I had been using the Time ATAC XC and Gravel pedals. The single sided ones are a PITA to orientate. The dual sided XC pedals rock much L/R.

None of these are as good as a set of Speedplay Frogs when they are fresh.

1 Like

Thanks guys, I’m going to ask the local bike shop if I can try out a couple different options, just on the trainer, to see how they interface with my shoes. It looks like there is a bit of a stack height difference between the Shimanos and the Looks, but they’re probably close enough for a short ride on the trainer anyway. I’ll try to test out the 8100, 8120, and X-Track Race.

I always run the highest support insoles that come with my cycling shoes, but I feel like I could still use a little more under my arch. Sometimes I can really begin to feel the plantar fascia starting to fatigue and my toes sort of start gripping into the footbed, which I then feel tensing up my calf. Do you find the Icebugs to be significantly more supportive than the high support option that came with the RX-8? Which Icebugs are you running, and how did they fit in the shoe compared to stock?

I’m using the Slim medium. They fit a little tighter in the shoe compared to stock after trimming, but it’s not that noticeable.

The little nub in the middle of the footbed feels weird at first, but should help keep your toes from gripping into the shoe by keeping your foot spread out more.

I regularly ride for long periods indoors without stopping and I’ve been able to easily ride 4-5 hours without stopping without any foot pain, which was a noticeable improvement compared to before.

1 Like

I don’t notice a pressure difference. I do get a small amount of forgiveness if I can’t get clipped back in, but it is pretty small.

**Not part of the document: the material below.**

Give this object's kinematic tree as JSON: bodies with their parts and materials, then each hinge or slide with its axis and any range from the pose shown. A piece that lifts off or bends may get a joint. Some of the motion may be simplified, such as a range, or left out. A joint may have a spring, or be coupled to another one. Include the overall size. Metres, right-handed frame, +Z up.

But I hardly ever clip in for trail riding. I ride with flats on trails, only clipping in for racing.

1 Like

I got the Lake MX241 for my SPD setup and they are extremely comfortable. I had a podiatrist create custom full length orthotics for my fallen arches and this pairing is heaven for my feet. I won’t wear any other shoe for cycling if I can help it.

1 Like

I started riding 8020s on my “trail” bike because the cage protects the pedal mechanism from mid-Atlantic rocks. I’ve destroyed too many weight-weenie pedals to count over the years. On my XC hardtail I use the “standard” XT pedals.

Maybe the cage provides extra stability with enduro-style shoes or something, but the difference is undetectable with XC shoes.

1 Like

I’ve heard nothing but good things about Lake Shoes, seems like everyone who uses them loves them. They were just bit out of my price range, but that’s probably a case of me being penny wise and pound foolish, really the price difference is inconsequential in the long run.

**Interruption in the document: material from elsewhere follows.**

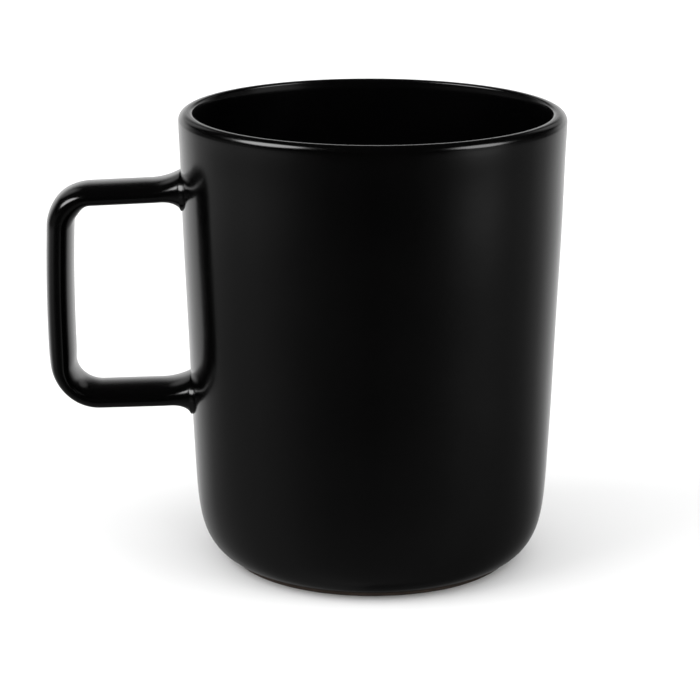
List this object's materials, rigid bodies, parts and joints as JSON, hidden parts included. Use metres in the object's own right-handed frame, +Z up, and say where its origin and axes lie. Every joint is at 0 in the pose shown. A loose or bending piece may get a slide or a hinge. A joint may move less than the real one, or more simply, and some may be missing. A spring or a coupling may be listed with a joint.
{
  "type": "ceramic mug",
  "caption": "Straight-sided stoneware mug with a rounded base, a squared strap handle on one side, a satin black glaze outside and a gloss black liner.",
  "frame": {"origin": "on the cup's axis, in the plane of the bare foot ring that the mug rests on", "axes": "+Z up along the cup's axis, the handle points along -X, and the X-Z plane is the mirror plane"},
  "size_m": [0.1161, 0.086, 0.1024],
  "materials": {
    "bare_clay": "unglazed dark stoneware, matte",
    "satin_glaze": "satin black glaze",
    "gloss_glaze": "gloss black glaze"
  },
  "bodies": {
    "root": {"cup_body": "bare_clay", "handle": "bare_clay", "handle_joint_upper": "bare_clay", "handle_joint_lower": "bare_clay", "outer_glaze": "satin_glaze", "liner_glaze": "gloss_glaze", "base_glaze": "satin_glaze"}
  },
  "joints": []
}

Now can someone explain to me what the difference is between “trail” and “XC”? The word trail sounds like cross country to me. But, the last time I rode a MTB I had pictures of Missy the Missile and Tinker Juarez on my bedroom wall. I’m too damn clumsy for riding technical stuff.

1 Like

Sure, “trail” means your bibs have cargo pockets whereas “XC” means the pockets are on the back of your jersey instead.

2 Likes

The iceburgs do yes, but they have that aggressive button. Specialized makes high arch insoles as does Bontrager. The Bontrager ones are higher arch, but are superfirm, which might not mesh well with your unpadded RX8 shoes.

:rofl: :rofl: :rofl:

1 Like

It’s like the difference between an aero race bike and an endurance road bike.